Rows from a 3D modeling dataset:
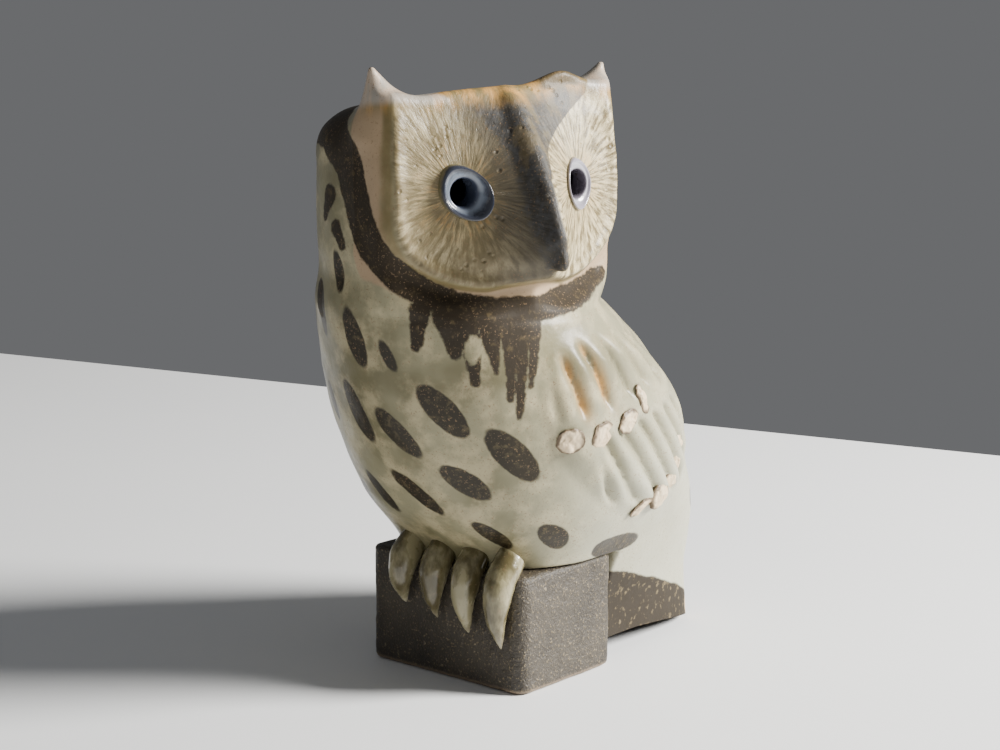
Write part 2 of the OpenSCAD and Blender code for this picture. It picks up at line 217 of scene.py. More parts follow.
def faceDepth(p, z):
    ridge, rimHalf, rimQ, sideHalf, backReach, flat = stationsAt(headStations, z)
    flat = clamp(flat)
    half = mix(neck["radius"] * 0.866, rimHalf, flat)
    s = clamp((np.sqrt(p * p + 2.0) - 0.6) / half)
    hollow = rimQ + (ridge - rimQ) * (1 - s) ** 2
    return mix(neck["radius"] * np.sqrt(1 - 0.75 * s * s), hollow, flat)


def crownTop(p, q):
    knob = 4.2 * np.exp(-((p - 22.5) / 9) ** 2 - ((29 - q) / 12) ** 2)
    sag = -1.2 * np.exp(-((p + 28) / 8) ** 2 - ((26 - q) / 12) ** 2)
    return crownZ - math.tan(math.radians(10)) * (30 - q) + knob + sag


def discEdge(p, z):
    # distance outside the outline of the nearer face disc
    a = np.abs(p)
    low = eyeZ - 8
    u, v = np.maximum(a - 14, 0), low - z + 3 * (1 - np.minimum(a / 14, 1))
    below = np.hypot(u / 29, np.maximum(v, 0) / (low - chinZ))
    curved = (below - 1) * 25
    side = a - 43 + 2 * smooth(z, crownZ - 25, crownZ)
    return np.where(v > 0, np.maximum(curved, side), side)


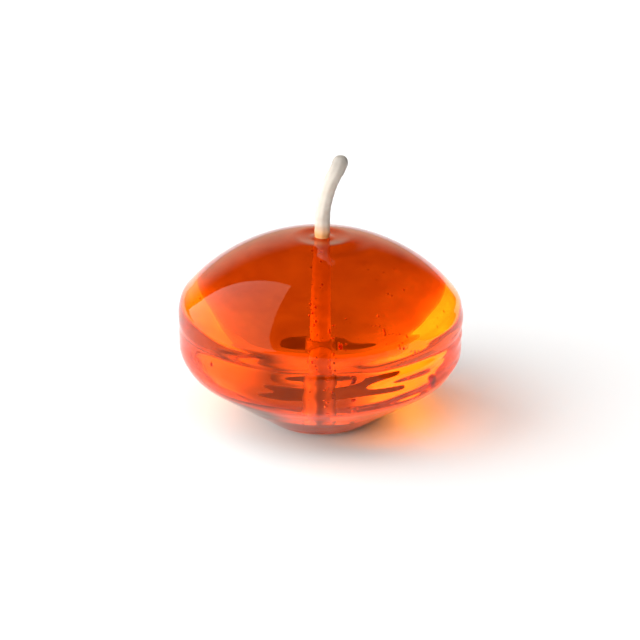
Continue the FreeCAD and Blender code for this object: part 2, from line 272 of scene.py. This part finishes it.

* Problem requirements *
From the top of the listing above, restate each line word for word up to and including the line with "s), hollow, flat)"; add nothing else.

* Response to this exercise *
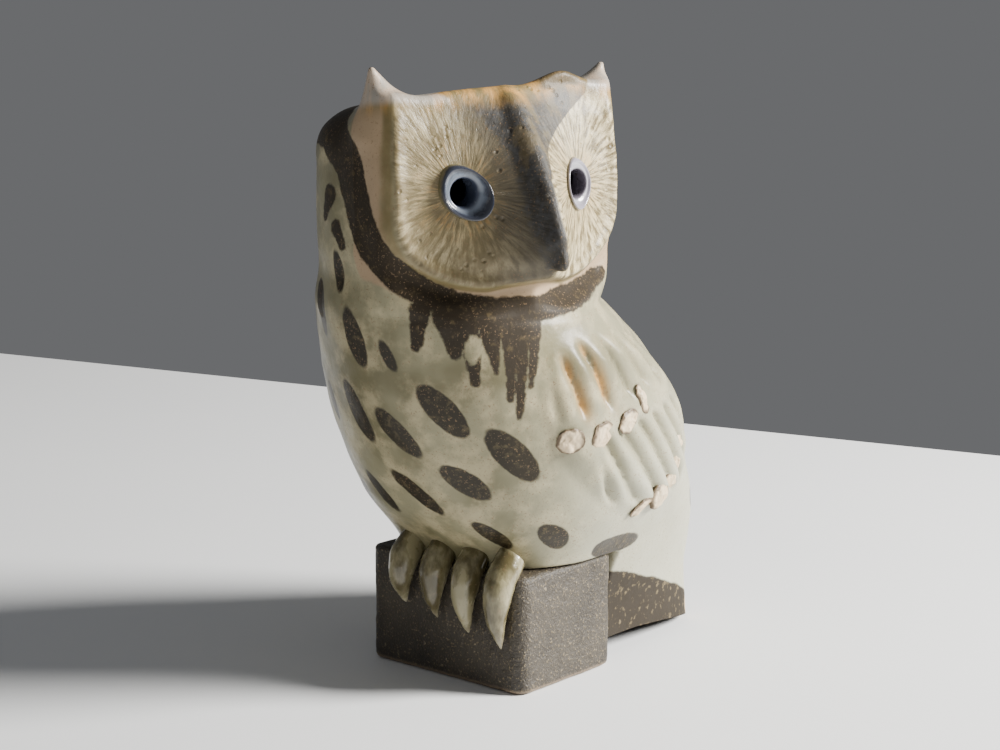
Write part 2 of the OpenSCAD and Blender code for this picture. It picks up at line 217 of scene.py. More parts follow.
def faceDepth(p, z):
    ridge, rimHalf, rimQ, sideHalf, backReach, flat = stationsAt(headStations, z)
    flat = clamp(flat)
    half = mix(neck["radius"] * 0.866, rimHalf, flat)
    s = clamp((np.sqrt(p * p + 2.0) - 0.6) / half)
    hollow = rimQ + (ridge - rimQ) * (1 - s) ** 2
    return mix(neck["radius"] * np.sqrt(1 - 0.75 * s * s), hollow, flat)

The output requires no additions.